In my first three
years of high school, I was taught to look beneath the surface. We as humans
should look beneath the surface of everything and everyone, whether it is a
performance or just a person in general. In the first chapter of “How to Read
Literature like a Professor” Foster talks about how many people skip over what
is most important. I catch myself in different situations always questioning
“What does that signify?” Whether or not I can figure it out is another story,
but hopefully with the help of Thomas C. Foster and his ‘Lively and
entertaining Guide to Reading between the Lines’ it will become easier for me.
One of my favorite
movies “She’s the Man” starring pre-2013 Amanda Bynes, that falls into the
category of ‘Stupid movies that should not be movies” it focuses on a teenage
girl named Viola Hastings who enters her brother, Sebastian Hastings’, school
in place of him, pretending to be male, in order to play with the boys’ soccer
team.

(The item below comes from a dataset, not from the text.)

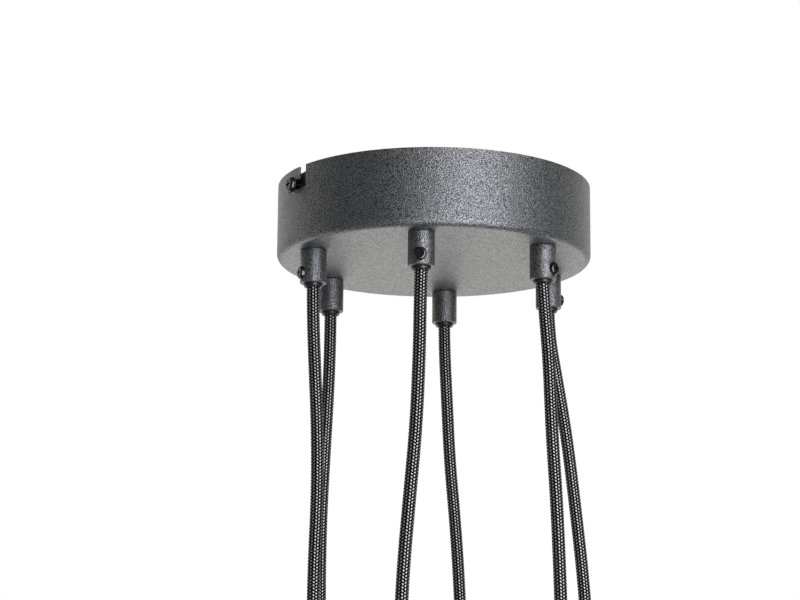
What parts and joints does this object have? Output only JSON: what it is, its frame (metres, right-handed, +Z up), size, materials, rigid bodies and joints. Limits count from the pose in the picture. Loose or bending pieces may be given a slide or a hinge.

Sound familiar? Well if my movie summary skills aren’t up to par with how
they should be sorry, but this movie is actually based on William Shakespeare’s
“Twelfth Night”. Although my nine year old self didn’t realize this while
watching it in theaters my dad, an advocate for the arts and a senior literature
teacher sure as heck wasn’t going to let me out of that theater scot-free without
a lesson on the symbolism of everything in the movie to the play. It was then
that I first realized that everything is deeper than it seems.
Currently I am at a
summer intensive at the San Francisco Conservatory of Dance and I was able to
attend one of their performances earlier this week. One of the pieces entitled
“Collisions” really stuck out to me. The dance featured three dancers whom one
by one danced a solo and at the end came together and danced simultaneously. What
stuck out to me was not the dancing (although it was phenomenal) and Cello
Suite No. 1 in G major is one of my favorites but it wasn’t the music either. It
was the voice in which was being played while the dancers danced and the music
was played. The voice was the choreographer’s voice who was reading off
different commands such as “you’re fine”, “it’s okay”, “keep going”, “don’t
stop”, “that was good”. As the commands were repeated I thought about each of
them and realized that those are commands that as a dancer you are told more
than anything. I was fortunate enough to be able to talk to the choreographer’s
sister, who is one of my peers at this intensive and she told me that the piece
was inspired by her sister’s old dance studio and how they pushed her to be more
and how she never felt good enough in that type of environment. She would
collide with her fears of not being good enough with the commands being tossed
at her hence the title. Now I know what you’re thinking, “What does this have
to do with the book?” and I can honestly say I’m not 100 percent sure, but what
I was trying to get across is how not just in books, Mr. Foster, do we need to
read between the lines but in everyday occurrences as well. In conclusion I state
that I do agree with what Foster says in the first chapter, in which we should
not be as dense as we are made out to be.